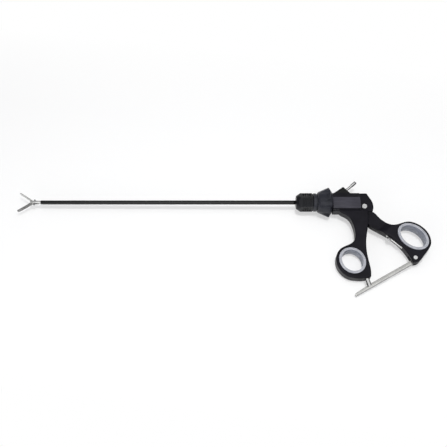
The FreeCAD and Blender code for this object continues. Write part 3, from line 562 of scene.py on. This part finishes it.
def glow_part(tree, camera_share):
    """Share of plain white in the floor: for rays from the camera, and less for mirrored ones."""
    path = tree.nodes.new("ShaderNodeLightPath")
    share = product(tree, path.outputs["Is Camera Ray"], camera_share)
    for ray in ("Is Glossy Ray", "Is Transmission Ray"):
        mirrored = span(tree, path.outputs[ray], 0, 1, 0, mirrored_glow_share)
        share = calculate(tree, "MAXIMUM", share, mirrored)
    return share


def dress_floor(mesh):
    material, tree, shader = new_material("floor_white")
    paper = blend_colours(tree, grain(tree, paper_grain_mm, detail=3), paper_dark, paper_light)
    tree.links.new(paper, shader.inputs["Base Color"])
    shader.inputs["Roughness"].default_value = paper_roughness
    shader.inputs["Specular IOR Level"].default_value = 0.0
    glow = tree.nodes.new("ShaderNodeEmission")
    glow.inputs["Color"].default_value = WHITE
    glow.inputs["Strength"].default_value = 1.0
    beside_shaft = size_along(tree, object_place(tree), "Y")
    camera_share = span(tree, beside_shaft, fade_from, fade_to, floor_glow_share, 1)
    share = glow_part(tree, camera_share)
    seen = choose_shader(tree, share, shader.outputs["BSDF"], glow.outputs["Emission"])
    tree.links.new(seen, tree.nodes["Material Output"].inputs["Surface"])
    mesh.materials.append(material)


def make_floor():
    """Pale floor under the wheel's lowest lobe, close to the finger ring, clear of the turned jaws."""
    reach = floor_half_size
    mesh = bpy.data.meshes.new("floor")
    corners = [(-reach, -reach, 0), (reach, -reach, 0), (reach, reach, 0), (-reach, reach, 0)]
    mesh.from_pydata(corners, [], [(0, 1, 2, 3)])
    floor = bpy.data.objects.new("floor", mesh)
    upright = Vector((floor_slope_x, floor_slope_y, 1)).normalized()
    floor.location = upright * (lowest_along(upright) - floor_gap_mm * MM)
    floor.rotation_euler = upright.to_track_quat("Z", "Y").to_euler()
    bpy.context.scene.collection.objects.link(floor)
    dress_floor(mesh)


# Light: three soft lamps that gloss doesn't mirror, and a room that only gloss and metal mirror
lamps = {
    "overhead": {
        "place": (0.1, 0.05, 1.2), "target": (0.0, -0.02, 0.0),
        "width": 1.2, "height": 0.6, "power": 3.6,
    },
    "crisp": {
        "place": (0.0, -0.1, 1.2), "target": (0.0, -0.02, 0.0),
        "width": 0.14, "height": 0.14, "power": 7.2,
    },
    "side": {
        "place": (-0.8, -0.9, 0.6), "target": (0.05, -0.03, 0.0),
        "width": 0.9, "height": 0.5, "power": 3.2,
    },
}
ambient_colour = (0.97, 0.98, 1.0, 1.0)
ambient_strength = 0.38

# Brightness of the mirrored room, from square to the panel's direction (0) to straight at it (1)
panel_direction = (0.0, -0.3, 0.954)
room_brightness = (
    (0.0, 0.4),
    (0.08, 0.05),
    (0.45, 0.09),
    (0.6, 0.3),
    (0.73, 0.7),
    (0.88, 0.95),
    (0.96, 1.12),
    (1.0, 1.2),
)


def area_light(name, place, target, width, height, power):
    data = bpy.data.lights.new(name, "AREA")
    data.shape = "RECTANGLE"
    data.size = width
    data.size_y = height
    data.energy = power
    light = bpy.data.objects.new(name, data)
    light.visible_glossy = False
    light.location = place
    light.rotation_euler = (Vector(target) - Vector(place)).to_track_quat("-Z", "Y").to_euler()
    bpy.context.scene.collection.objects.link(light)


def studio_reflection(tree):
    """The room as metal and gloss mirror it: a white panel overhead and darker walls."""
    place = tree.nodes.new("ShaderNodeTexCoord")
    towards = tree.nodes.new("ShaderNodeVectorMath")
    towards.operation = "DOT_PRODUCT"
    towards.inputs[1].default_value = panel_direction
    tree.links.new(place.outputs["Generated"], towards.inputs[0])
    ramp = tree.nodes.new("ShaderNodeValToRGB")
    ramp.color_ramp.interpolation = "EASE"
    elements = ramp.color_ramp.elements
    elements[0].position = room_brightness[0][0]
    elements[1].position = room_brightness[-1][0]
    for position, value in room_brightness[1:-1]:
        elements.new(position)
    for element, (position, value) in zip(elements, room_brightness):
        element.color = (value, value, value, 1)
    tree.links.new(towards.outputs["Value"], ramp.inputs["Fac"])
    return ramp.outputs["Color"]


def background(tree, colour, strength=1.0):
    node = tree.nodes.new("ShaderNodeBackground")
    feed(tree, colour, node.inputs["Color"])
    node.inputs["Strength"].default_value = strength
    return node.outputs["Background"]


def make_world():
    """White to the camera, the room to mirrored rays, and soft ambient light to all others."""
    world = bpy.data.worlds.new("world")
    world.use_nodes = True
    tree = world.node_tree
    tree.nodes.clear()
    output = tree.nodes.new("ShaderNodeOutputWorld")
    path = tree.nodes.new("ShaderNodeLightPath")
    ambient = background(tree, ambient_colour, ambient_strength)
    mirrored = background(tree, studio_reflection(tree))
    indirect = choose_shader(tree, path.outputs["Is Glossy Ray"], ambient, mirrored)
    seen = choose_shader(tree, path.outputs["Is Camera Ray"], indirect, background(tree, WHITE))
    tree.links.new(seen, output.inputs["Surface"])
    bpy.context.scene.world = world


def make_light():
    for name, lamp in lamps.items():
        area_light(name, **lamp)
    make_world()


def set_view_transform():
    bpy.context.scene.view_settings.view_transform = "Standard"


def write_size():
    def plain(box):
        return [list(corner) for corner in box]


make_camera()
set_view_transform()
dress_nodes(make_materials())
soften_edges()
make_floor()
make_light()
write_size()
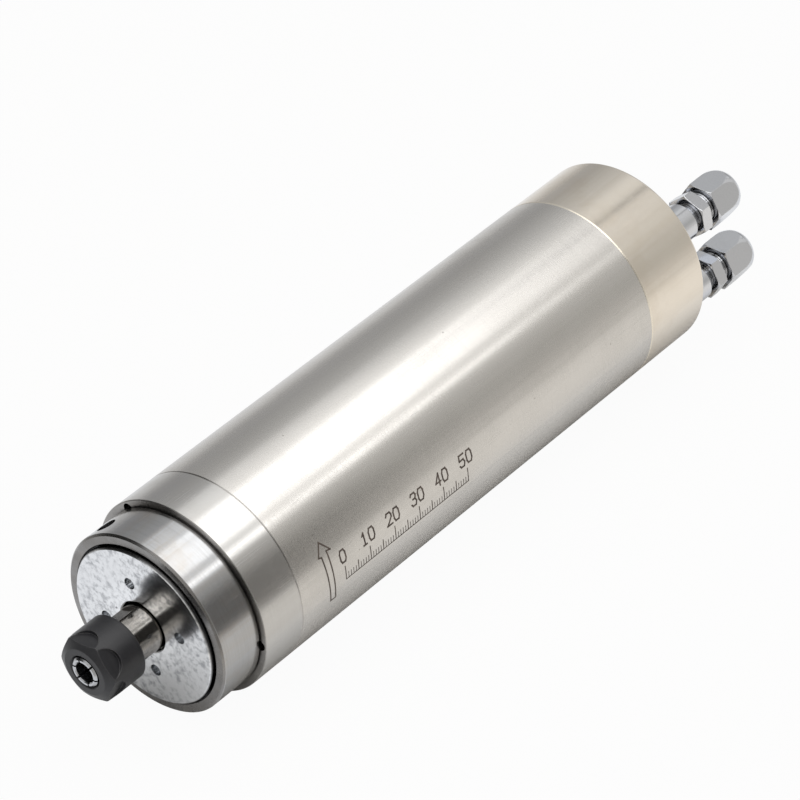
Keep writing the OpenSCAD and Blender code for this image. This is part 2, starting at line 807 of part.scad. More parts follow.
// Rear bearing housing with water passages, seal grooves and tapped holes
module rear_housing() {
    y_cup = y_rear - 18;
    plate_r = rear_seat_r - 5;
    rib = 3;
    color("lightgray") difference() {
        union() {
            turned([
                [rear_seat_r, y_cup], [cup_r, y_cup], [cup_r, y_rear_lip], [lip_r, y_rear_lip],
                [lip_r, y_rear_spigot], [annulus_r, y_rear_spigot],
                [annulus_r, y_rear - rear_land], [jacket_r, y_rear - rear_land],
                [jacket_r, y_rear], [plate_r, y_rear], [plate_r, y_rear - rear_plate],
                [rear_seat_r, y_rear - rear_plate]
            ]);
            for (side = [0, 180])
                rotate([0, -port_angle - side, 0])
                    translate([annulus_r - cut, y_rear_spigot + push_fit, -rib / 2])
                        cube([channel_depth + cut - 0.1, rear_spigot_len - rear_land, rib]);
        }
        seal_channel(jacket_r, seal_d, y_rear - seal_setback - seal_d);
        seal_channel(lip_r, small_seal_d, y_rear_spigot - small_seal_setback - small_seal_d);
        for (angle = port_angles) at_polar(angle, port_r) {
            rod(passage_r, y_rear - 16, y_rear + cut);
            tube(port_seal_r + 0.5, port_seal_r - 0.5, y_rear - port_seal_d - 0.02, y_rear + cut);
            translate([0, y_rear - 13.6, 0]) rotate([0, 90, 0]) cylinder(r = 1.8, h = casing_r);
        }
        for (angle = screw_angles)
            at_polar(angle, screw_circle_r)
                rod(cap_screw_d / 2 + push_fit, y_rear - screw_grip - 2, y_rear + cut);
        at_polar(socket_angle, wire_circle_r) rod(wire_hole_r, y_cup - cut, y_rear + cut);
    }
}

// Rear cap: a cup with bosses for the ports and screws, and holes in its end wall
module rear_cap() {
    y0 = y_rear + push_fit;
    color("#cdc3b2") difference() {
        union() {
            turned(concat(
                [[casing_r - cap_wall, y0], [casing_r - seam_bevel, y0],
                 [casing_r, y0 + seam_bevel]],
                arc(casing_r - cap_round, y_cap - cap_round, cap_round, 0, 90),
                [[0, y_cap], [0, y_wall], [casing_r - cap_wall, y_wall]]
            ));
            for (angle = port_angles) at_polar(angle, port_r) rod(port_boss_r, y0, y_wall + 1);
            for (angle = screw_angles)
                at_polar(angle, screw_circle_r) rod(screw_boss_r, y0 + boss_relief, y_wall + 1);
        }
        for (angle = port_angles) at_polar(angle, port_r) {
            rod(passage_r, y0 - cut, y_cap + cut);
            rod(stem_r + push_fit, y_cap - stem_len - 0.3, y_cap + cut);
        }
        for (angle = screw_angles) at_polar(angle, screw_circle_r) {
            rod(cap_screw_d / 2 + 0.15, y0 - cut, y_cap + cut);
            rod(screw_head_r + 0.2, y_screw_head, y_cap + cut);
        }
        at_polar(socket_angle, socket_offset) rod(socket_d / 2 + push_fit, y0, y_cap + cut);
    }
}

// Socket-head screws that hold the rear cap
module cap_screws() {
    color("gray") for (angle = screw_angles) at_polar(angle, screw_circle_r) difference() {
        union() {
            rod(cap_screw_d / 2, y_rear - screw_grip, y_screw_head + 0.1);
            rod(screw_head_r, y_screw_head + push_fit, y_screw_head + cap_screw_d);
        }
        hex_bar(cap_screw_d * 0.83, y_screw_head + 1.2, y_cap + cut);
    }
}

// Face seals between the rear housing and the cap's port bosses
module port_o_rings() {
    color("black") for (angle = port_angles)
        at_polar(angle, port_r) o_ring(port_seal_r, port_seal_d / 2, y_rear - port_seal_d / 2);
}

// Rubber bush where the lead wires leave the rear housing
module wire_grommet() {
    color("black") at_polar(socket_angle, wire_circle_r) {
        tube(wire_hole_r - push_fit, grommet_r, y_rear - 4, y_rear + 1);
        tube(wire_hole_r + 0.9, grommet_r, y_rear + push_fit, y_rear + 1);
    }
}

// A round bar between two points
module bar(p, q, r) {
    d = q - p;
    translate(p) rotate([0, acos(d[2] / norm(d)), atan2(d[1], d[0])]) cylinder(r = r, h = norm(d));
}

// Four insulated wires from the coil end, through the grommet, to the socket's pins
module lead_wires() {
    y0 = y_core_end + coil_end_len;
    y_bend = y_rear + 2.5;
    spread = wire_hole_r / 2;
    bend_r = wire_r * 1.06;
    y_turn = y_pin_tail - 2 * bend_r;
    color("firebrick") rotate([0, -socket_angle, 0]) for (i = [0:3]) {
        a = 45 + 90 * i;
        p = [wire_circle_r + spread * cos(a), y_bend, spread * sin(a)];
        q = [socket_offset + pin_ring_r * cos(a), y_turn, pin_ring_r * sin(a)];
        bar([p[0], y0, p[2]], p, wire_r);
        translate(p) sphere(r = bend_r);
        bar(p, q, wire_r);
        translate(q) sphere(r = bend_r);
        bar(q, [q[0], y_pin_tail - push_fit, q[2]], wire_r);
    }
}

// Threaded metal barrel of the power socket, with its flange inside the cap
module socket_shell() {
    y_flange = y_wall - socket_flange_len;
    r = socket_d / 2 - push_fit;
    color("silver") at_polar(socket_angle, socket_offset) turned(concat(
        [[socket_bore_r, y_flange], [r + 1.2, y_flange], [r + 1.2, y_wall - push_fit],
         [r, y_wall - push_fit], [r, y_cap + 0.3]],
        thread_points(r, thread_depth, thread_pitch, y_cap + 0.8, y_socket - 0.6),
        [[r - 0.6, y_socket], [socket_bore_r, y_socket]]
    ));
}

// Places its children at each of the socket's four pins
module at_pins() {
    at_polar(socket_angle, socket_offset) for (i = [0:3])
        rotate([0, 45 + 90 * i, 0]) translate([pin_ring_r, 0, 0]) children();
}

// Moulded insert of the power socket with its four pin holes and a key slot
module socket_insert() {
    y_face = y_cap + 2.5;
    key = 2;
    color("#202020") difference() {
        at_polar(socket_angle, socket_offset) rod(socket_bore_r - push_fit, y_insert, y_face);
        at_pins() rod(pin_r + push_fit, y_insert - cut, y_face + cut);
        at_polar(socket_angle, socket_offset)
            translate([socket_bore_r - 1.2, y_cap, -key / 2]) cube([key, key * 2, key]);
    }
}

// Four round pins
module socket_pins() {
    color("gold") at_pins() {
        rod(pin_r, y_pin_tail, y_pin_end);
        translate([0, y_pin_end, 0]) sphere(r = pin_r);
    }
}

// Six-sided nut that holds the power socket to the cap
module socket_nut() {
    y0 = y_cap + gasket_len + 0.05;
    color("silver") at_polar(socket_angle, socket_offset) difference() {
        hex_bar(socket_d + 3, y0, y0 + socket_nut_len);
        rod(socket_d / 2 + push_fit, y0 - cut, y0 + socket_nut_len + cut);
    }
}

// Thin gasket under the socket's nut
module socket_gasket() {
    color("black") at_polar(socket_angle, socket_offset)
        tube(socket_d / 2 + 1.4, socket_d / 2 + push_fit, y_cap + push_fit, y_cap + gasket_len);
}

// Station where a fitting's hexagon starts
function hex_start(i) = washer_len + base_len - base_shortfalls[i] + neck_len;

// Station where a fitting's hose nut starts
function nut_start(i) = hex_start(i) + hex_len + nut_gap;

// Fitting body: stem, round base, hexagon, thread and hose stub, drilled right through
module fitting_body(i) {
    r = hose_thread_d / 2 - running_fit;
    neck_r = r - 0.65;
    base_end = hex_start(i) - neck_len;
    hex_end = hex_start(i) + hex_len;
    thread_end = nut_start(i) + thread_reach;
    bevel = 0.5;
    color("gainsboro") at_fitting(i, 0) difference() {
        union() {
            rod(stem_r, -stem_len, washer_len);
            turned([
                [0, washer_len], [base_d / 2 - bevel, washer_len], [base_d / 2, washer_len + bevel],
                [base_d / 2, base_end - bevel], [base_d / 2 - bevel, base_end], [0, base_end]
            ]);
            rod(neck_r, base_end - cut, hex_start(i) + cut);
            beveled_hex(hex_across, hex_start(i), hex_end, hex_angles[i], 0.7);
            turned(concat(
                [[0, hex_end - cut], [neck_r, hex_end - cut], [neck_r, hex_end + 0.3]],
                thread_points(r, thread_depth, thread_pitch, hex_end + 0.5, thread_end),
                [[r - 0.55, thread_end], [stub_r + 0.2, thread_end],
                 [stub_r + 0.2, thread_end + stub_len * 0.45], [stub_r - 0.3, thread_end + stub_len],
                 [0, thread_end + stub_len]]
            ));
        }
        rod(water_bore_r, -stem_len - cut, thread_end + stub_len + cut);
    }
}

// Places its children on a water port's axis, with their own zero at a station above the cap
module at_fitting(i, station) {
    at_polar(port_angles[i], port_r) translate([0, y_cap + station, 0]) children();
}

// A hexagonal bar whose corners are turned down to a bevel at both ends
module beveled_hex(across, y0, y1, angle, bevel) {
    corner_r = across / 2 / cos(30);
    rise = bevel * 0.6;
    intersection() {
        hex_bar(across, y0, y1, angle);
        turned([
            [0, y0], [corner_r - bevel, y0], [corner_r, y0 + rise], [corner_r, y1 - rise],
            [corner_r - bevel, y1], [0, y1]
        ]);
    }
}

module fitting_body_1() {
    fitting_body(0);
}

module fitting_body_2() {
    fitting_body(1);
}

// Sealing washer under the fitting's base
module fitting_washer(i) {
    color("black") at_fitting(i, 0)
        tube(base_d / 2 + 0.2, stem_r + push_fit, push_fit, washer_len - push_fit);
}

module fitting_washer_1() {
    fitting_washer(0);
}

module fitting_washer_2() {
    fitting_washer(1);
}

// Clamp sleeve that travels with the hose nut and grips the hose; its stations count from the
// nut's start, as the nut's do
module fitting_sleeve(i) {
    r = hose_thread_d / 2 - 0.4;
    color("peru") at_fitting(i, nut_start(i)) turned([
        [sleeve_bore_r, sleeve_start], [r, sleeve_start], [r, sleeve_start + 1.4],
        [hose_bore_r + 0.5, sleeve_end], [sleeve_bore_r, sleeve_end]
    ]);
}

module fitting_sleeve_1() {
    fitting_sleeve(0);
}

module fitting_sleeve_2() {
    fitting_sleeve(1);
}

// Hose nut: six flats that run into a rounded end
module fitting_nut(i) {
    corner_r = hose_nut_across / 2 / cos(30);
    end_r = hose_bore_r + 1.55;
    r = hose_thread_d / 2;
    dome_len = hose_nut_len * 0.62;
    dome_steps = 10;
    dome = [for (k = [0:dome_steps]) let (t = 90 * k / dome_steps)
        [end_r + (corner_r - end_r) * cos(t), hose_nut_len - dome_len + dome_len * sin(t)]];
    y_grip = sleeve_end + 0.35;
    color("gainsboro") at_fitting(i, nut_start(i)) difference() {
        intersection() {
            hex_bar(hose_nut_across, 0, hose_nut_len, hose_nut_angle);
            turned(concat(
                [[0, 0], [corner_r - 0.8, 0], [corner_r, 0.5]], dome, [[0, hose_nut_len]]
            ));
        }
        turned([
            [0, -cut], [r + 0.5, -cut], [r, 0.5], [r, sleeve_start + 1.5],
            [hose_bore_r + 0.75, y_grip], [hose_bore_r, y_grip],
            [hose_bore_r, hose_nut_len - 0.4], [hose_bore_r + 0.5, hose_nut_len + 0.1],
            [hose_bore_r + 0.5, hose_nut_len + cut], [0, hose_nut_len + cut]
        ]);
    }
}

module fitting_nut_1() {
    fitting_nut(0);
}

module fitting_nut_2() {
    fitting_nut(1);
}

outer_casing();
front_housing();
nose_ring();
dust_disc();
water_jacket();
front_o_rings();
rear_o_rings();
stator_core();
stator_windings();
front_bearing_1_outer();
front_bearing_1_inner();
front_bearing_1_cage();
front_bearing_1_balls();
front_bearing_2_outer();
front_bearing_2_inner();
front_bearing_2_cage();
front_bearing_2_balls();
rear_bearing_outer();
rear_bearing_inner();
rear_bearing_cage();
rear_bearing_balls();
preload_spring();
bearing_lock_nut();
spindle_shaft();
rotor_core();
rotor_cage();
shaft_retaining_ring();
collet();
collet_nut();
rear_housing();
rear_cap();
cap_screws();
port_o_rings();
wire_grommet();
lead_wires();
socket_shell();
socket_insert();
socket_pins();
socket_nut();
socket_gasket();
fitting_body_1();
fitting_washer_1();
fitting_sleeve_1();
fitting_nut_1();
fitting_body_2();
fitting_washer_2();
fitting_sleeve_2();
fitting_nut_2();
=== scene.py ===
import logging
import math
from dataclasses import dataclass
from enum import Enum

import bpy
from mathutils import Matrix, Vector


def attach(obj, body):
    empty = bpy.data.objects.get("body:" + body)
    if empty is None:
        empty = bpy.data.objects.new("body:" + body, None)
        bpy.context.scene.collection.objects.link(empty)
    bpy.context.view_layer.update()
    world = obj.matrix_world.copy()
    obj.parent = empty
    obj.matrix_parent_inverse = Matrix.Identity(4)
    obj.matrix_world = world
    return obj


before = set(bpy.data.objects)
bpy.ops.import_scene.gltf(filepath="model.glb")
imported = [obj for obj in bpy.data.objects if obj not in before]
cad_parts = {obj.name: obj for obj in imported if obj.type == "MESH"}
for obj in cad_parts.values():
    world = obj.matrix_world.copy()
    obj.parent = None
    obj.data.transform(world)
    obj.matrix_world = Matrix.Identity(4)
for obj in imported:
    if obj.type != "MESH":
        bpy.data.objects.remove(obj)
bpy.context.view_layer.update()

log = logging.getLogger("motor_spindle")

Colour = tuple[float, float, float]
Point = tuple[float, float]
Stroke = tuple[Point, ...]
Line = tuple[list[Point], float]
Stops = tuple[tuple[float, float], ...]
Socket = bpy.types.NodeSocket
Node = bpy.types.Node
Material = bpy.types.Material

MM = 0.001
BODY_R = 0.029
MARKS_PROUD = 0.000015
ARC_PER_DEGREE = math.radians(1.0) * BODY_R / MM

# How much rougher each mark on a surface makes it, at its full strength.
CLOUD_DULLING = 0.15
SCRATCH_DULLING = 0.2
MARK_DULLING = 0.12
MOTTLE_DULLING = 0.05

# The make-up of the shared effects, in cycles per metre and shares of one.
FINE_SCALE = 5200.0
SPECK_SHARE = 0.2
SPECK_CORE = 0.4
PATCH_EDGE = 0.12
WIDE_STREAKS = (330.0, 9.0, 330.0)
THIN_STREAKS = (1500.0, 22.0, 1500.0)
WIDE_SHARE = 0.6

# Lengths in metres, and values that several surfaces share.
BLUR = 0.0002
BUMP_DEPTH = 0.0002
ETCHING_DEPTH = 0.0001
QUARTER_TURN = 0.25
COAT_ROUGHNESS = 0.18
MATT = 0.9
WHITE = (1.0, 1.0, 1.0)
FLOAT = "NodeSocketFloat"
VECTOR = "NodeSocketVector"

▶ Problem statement
Beginning at the first line of the records, give again each line exactly as written, ending with the line that contains "return share".

▶ Exercise answer
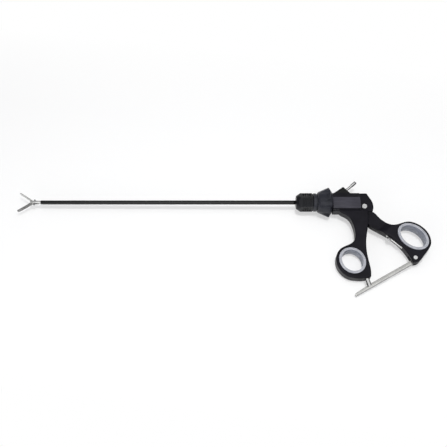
The FreeCAD and Blender code for this object continues. Write part 3, from line 562 of scene.py on. This part finishes it.
def glow_part(tree, camera_share):
    """Share of plain white in the floor: for rays from the camera, and less for mirrored ones."""
    path = tree.nodes.new("ShaderNodeLightPath")
    share = product(tree, path.outputs["Is Camera Ray"], camera_share)
    for ray in ("Is Glossy Ray", "Is Transmission Ray"):
        mirrored = span(tree, path.outputs[ray], 0, 1, 0, mirrored_glow_share)
        share = calculate(tree, "MAXIMUM", share, mirrored)
    return share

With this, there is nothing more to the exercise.